§ THE EXERCISE
Gather, from the listing beneath this task, every line holding the string "import".
--------------------------------------------------
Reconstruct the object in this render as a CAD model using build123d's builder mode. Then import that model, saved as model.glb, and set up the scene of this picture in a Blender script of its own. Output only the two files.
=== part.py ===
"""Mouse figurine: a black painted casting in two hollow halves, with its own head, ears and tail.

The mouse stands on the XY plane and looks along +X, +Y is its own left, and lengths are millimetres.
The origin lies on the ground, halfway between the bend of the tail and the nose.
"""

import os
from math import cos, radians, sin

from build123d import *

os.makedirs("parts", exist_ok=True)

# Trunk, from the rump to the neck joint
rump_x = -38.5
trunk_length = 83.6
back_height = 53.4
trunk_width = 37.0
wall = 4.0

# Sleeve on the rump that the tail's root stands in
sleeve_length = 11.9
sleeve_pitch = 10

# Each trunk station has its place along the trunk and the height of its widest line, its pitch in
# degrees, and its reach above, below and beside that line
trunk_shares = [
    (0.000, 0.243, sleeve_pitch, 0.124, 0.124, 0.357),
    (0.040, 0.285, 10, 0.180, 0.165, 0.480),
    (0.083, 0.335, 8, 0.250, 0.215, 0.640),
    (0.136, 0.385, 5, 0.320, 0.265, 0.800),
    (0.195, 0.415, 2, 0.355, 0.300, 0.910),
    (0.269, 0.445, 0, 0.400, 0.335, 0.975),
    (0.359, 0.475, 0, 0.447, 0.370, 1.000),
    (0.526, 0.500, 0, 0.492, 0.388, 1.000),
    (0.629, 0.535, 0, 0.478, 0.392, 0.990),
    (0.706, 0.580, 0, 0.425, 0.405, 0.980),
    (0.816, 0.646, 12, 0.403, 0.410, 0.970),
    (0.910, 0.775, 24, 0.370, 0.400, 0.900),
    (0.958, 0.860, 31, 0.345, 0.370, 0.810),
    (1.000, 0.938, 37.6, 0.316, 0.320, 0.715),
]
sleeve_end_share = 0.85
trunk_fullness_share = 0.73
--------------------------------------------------
§ SOLUTION TO THIS TASK
Reconstruct the object in this render as a CAD model using build123d's builder mode. Then import that model, saved as model.glb, and set up the scene of this picture in a Blender script of its own. Output only the two files.
import os
from math import cos, radians, sin
from build123d import *